Desligo a panela, escorro a água, para amassar o feijão e engrossar o caldo, e abro um sorrisão, daqui a pouco será festa, quando por lá eu chegar. E, hoje acertei no sal, atendendo a um pedido do Zezinho que quase morreu de pressão alta, ao comer o último feijão que levei e que tava salgado.

Tenho percebido que minha vida ficou mais alegre, a cada manhã, e que não tomo mais café sozinho. E que vou me interessar pelas histórias de vida deles e aprender muito.

Então, em meu coração, há só gratidão por ter conhecido mais pessoas-luz e que fazem a diferença no meu dia. Ontem, me flagrei comprando coisinhas pra ir tomar café com eles. E foi uma festa. Na ocasião, passou o Emanuel, da Pizza César, que também frequenta o point, e deixou uma pizza divina. Antes de sair, chegou o Marcos, médico acupunturista, e acabei ficando mais um bocadinho. O Marcos atende a Janete, esposa do Antônio, e sem cobrar nada. Mais um gesto revolucionário de partilha. Então é isso. Têm lugares que os anjos de Deus resolvem fazer morada, descansando de tantos corações amargos pelos quais precisam interceder. Ali, naquele local, eles se fazem presente e conosco se divertem. não há conversas sobre mágoas, sobre ressentimentos ou coisas ruins. A conversa gira em torno do lado bom da vida, que pode ser o forro da casa do Antônio que foi colocado... Ou, a alegria de finalmente o Zezinho regularizar o carro dele. Ou o Jáder, falando alto, chamando transeuntes pra boiar conosco, e sendo repreendido para não gritar, ao que todos caem na risada.

São dessas coisas que também é feita uma vida boa.

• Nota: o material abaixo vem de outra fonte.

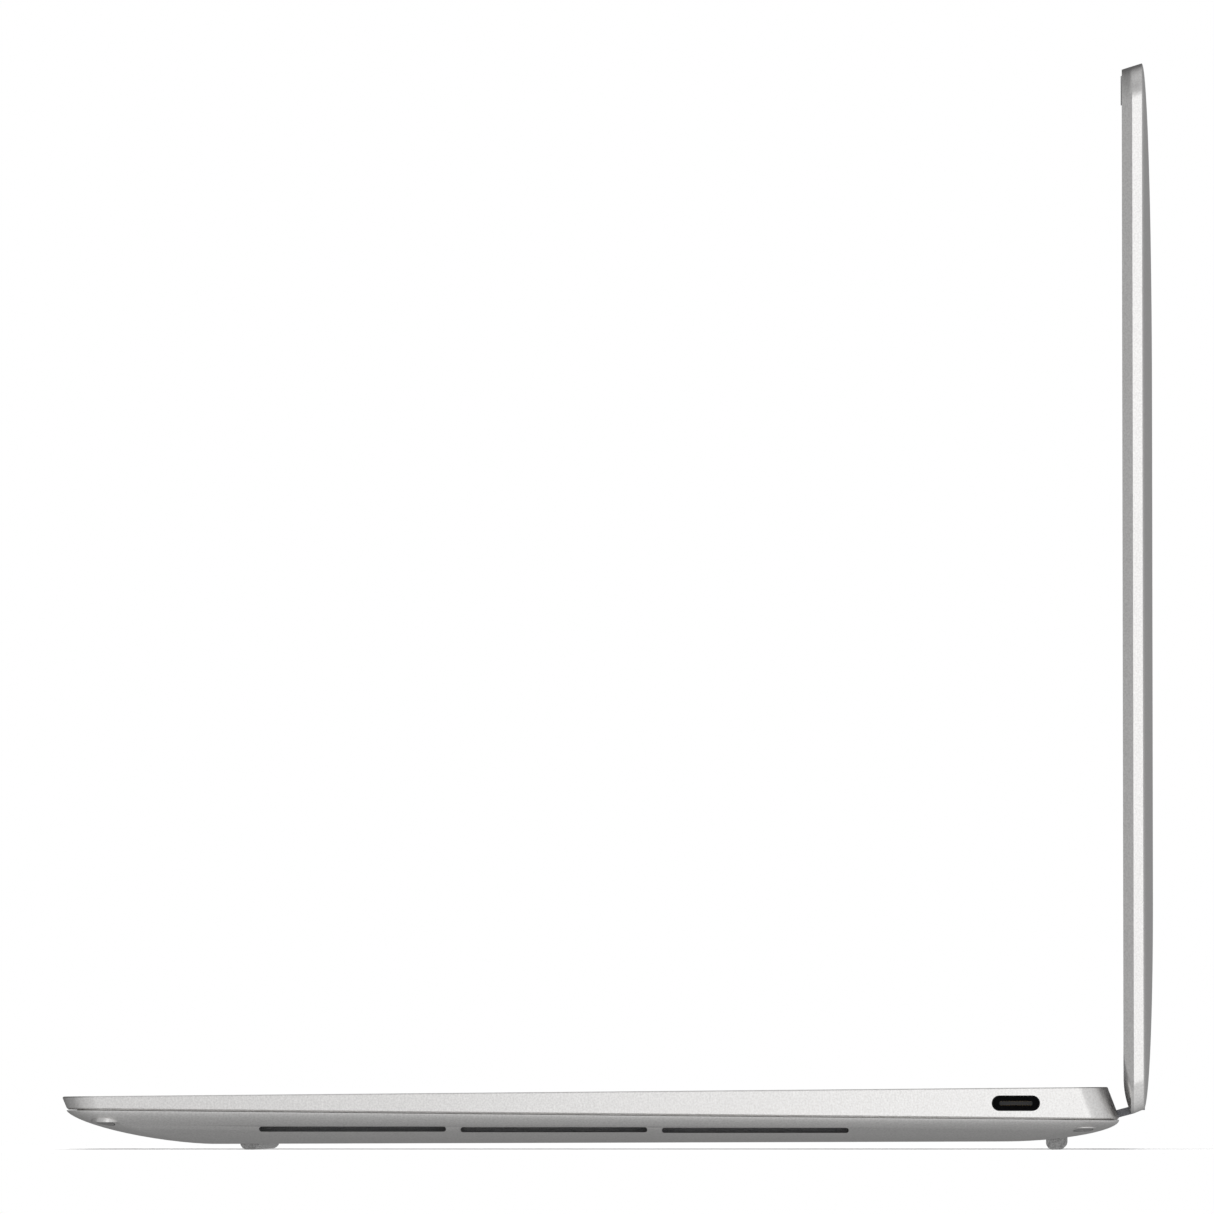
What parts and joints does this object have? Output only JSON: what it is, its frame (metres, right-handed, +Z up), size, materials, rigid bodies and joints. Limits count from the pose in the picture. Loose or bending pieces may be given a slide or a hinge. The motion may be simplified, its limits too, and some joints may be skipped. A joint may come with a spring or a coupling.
{
  "type": "laptop computer",
  "caption": "Thin clamshell laptop: wedge base with keyboard and touchpad, domed bottom cover with side slots, and a lid with a glass-fronted display on a drop hinge.",
  "frame": {"origin": "on the table, under the middle of the open laptop's width and depth", "axes": "+X towards the user's right, +Y from the front edge to the hinge, +Z up"},
  "size_m": [0.2954, 0.2042, 0.2034],
  "materials": {
    "case_aluminium": "bead-blasted anodised aluminium, silver",
    "cover_aluminium": "bead-blasted anodised aluminium, silver",
    "lid_aluminium": "bead-blasted anodised aluminium, silver",
    "foot_rubber": "moulded silicone rubber, matt dark grey",
    "gasket_rubber": "moulded rubber lip, matt black",
    "display_glass": "chemically strengthened cover glass, glossy, black behind",
    "display_panel": "display panel in a black film frame",
    "camera_plastic": "moulded black plastic",
    "hinge_plastic": "moulded dark grey plastic",
    "hinge_steel": "pressed and machined steel, dark finish",
    "plate_steel": "pressed steel, black film",
    "keycap": "moulded plastic, satin silver-grey",
    "touchpad_glass": "etched glass, satin silver",
    "port_steel": "deep-drawn steel shell with a plastic tongue",
    "screw_steel": "nickel-plated steel",
    "battery_wrap": "black film around flat cells",
    "circuit_board": "glass-fibre circuit board with chips",
    "copper": "soldered copper",
    "fan_plastic": "moulded black plastic",
    "speaker_plastic": "moulded black plastic enclosure"
  },
  "bodies": {
    "base": {"top_case": "case_aluminium", "bottom_cover": "cover_aluminium", "front_foot": "foot_rubber", "rear_foot": "foot_rubber", "hinge_bracket_left": "hinge_steel", "hinge_bracket_right": "hinge_steel", "keyboard_plate": "plate_steel", "usb_c_port_left": "port_steel", "usb_c_port_right": "port_steel", "battery": "battery_wrap", "mainboard": "circuit_board", "solid_state_drive": "circuit_board", "cooler": "copper", "fan_housing_left": "fan_plastic", "fan_housing_right": "fan_plastic", "speaker_left": "speaker_plastic", "speaker_right": "speaker_plastic", "cover_screw_front_left": "screw_steel", "cover_screw_front_centre_left": "screw_steel", "cover_screw_front_centre_right": "screw_steel", "cover_screw_front_right": "screw_steel", "cover_screw_rear_left": "screw_steel", "cover_screw_rear_right": "screw_steel"},
    "lid": {"lid_cover": "lid_aluminium", "display_panel": "display_panel", "display_glass": "display_glass", "display_gasket": "gasket_rubber", "camera_module": "camera_plastic", "hinge_cover": "hinge_plastic", "hinge_arm_left": "hinge_steel", "hinge_arm_right": "hinge_steel"},
    "fan_left": {"fan_impeller_left": "fan_plastic"},
    "fan_right": {"fan_impeller_right": "fan_plastic"},
    "touchpad": {"touchpad": "touchpad_glass"},
    "power_button": {"power_button": "keycap"},
    "key_control_left": {"key_control_left": "keycap"},
    "key_function": {"key_function": "keycap"},
    "key_system": {"key_system": "keycap"},
    "key_alt_left": {"key_alt_left": "keycap"},
    "key_space": {"key_space": "keycap"},
    "key_alt_right": {"key_alt_right": "keycap"},
    "key_control_right": {"key_control_right": "keycap"},
    "key_arrow_left": {"key_arrow_left": "keycap"},
    "key_arrow_up": {"key_arrow_up": "keycap"},
    "key_arrow_down": {"key_arrow_down": "keycap"},
    "key_arrow_right": {"key_arrow_right": "keycap"},
    "key_shift_left": {"key_shift_left": "keycap"},
    "keys_lower_row": {"keys_lower_row": "keycap"},
    "key_shift_right": {"key_shift_right": "keycap"},
    "key_caps_lock": {"key_caps_lock": "keycap"},
    "keys_middle_row": {"keys_middle_row": "keycap"},
    "key_enter": {"key_enter": "keycap"},
    "key_tab": {"key_tab": "keycap"},
    "keys_upper_row": {"keys_upper_row": "keycap"},
    "key_backslash": {"key_backslash": "keycap"},
    "keys_number_row": {"keys_number_row": "keycap"},
    "key_backspace": {"key_backspace": "keycap"},
    "key_escape": {"key_escape": "keycap"},
    "keys_function_row": {"keys_function_row": "keycap"},
    "key_delete": {"key_delete": "keycap"}
  },
  "joints": [
    {"name": "lid_hinge", "type": "hinge", "parent": "base", "child": "lid", "pos_m": [0, 0.09202, 0.00754], "axis": [1, 0, 0], "range_deg": [-45, 90.3]},
    {"name": "fan_left_spin", "type": "hinge", "parent": "base", "child": "fan_left", "pos_m": [-0.092, 0.04788, 0.0032], "axis": [0, 0, 1], "continuous": true},
    {"name": "fan_right_spin", "type": "hinge", "parent": "base", "child": "fan_right", "pos_m": [0.092, 0.04788, 0.0032], "axis": [0, 0, 1], "continuous": true},
    {"name": "touchpad_click", "type": "hinge", "parent": "base", "child": "touchpad", "pos_m": [0, -0.02712, 0.00985], "axis": [1, 0, 0], "range_deg": [0, 0.3], "stiffness_Nm_per_rad": 8, "springref_deg": -0.09},
    {"name": "power_button_press", "type": "slide", "parent": "base", "child": "power_button", "axis": [0, 0.0091, -1], "range_m": [0, 0.0005], "stiffness_N_per_m": 1200, "springref_m": -0.0002},
    {"name": "key_control_left_press", "type": "slide", "parent": "base", "child": "key_control_left", "axis": [0, 0.0091, -1], "range_m": [0, 0.001], "stiffness_N_per_m": 500, "springref_m": -0.0003},
    {"name": "key_function_press", "type": "slide", "parent": "base", "child": "key_function", "axis": [0, 0.0091, -1], "range_m": [0, 0.001], "stiffness_N_per_m": 500, "springref_m": -0.0003},
    {"name": "key_system_press", "type": "slide", "parent": "base", "child": "key_system", "axis": [0, 0.0091, -1], "range_m": [0, 0.001], "stiffness_N_per_m": 500, "springref_m": -0.0003},
    {"name": "key_alt_left_press", "type": "slide", "parent": "base", "child": "key_alt_left", "axis": [0, 0.0091, -1], "range_m": [0, 0.001], "stiffness_N_per_m": 500, "springref_m": -0.0003},
    {"name": "key_space_press", "type": "slide", "parent": "base", "child": "key_space", "axis": [0, 0.0091, -1], "range_m": [0, 0.001], "stiffness_N_per_m": 500, "springref_m": -0.0003},
    {"name": "key_alt_right_press", "type": "slide", "parent": "base", "child": "key_alt_right", "axis": [0, 0.0091, -1], "range_m": [0, 0.001], "stiffness_N_per_m": 500, "springref_m": -0.0003},
    {"name": "key_control_right_press", "type": "slide", "parent": "base", "child": "key_control_right", "axis": [0, 0.0091, -1], "range_m": [0, 0.001], "stiffness_N_per_m": 500, "springref_m": -0.0003},
    {"name": "key_arrow_left_press", "type": "slide", "parent": "base", "child": "key_arrow_left", "axis": [0, 0.0091, -1], "range_m": [0, 0.001], "stiffness_N_per_m": 500, "springref_m": -0.0003},
    {"name": "key_arrow_up_press", "type": "slide", "parent": "base", "child": "key_arrow_up", "axis": [0, 0.0091, -1], "range_m": [0, 0.001], "stiffness_N_per_m": 500, "springref_m": -0.0003},
    {"name": "key_arrow_down_press", "type": "slide", "parent": "base", "child": "key_arrow_down", "axis": [0, 0.0091, -1], "range_m": [0, 0.001], "stiffness_N_per_m": 500, "springref_m": -0.0003},
    {"name": "key_arrow_right_press", "type": "slide", "parent": "base", "child": "key_arrow_right", "axis": [0, 0.0091, -1], "range_m": [0, 0.001], "stiffness_N_per_m": 500, "springref_m": -0.0003},
    {"name": "key_shift_left_press", "type": "slide", "parent": "base", "child": "key_shift_left", "axis": [0, 0.0091, -1], "range_m": [0, 0.001], "stiffness_N_per_m": 500, "springref_m": -0.0003},
    {"name": "keys_lower_row_press", "type": "slide", "parent": "base", "child": "keys_lower_row", "axis": [0, 0.0091, -1], "range_m": [0, 0.001], "stiffness_N_per_m": 3000, "springref_m": -0.0003},
    {"name": "key_shift_right_press", "type": "slide", "parent": "base", "child": "key_shift_right", "axis": [0, 0.0091, -1], "range_m": [0, 0.001], "stiffness_N_per_m": 500, "springref_m": -0.0003},
    {"name": "key_caps_lock_press", "type": "slide", "parent": "base", "child": "key_caps_lock", "axis": [0, 0.0091, -1], "range_m": [0, 0.001], "stiffness_N_per_m": 500, "springref_m": -0.0003},
    {"name": "keys_middle_row_press", "type": "slide", "parent": "base", "child": "keys_middle_row", "axis": [0, 0.0091, -1], "range_m": [0, 0.001], "stiffness_N_per_m": 3000, "springref_m": -0.0003},
    {"name": "key_enter_press", "type": "slide", "parent": "base", "child": "key_enter", "axis": [0, 0.0091, -1], "range_m": [0, 0.001], "stiffness_N_per_m": 500, "springref_m": -0.0003},
    {"name": "key_tab_press", "type": "slide", "parent": "base", "child": "key_tab", "axis": [0, 0.0091, -1], "range_m": [0, 0.001], "stiffness_N_per_m": 500, "springref_m": -0.0003},
    {"name": "keys_upper_row_press", "type": "slide", "parent": "base", "child": "keys_upper_row", "axis": [0, 0.0091, -1], "range_m": [0, 0.001], "stiffness_N_per_m": 3000, "springref_m": -0.0003},
    {"name": "key_backslash_press", "type": "slide", "parent": "base", "child": "key_backslash", "axis": [0, 0.0091, -1], "range_m": [0, 0.001], "stiffness_N_per_m": 500, "springref_m": -0.0003},
    {"name": "keys_number_row_press", "type": "slide", "parent": "base", "child": "keys_number_row", "axis": [0, 0.0091, -1], "range_m": [0, 0.001], "stiffness_N_per_m": 3000, "springref_m": -0.0003},
    {"name": "key_backspace_press", "type": "slide", "parent": "base", "child": "key_backspace", "axis": [0, 0.0091, -1], "range_m": [0, 0.001], "stiffness_N_per_m": 500, "springref_m": -0.0003},
    {"name": "key_escape_press", "type": "slide", "parent": "base", "child": "key_escape", "axis": [0, 0.0091, -1], "range_m": [0, 0.001], "stiffness_N_per_m": 500, "springref_m": -0.0003},
    {"name": "keys_function_row_press", "type": "slide", "parent": "base", "child": "keys_function_row", "axis": [0, 0.0091, -1], "range_m": [0, 0.001], "stiffness_N_per_m": 3000, "springref_m": -0.0003},
    {"name": "key_delete_press", "type": "slide", "parent": "base", "child": "key_delete", "axis": [0, 0.0091, -1], "range_m": [0, 0.001], "stiffness_N_per_m": 500, "springref_m": -0.0003}
  ]
}
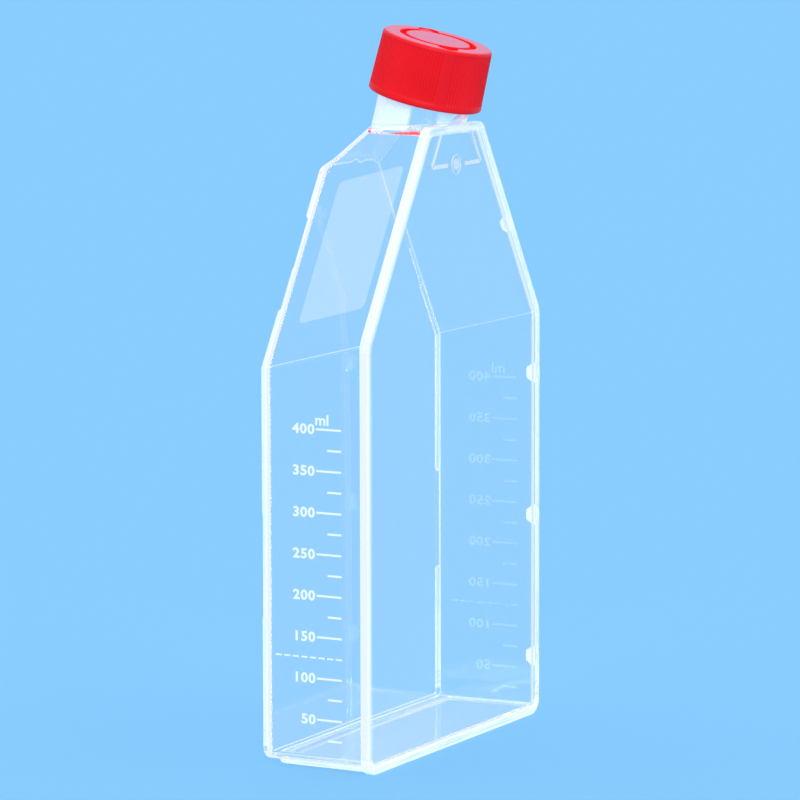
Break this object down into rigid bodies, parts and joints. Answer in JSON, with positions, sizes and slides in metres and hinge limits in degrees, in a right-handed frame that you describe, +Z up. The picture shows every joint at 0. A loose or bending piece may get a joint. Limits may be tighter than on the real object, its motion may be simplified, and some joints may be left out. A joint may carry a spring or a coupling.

Obs: O point do Antônio fica na entrequadra da 205-204 na ASA Sul, Brasília, perto da rotatória que dá acesso à Rua dos Restaurantes. Passa por lá, quando estiver por Brasília. Tem sempre uma água geladinha, uma sombra, um café e uma prosa gostosa para te acolher. Sim, e teu carro, se for lavar, sairá como novo de lá. Teu carro e teu ser.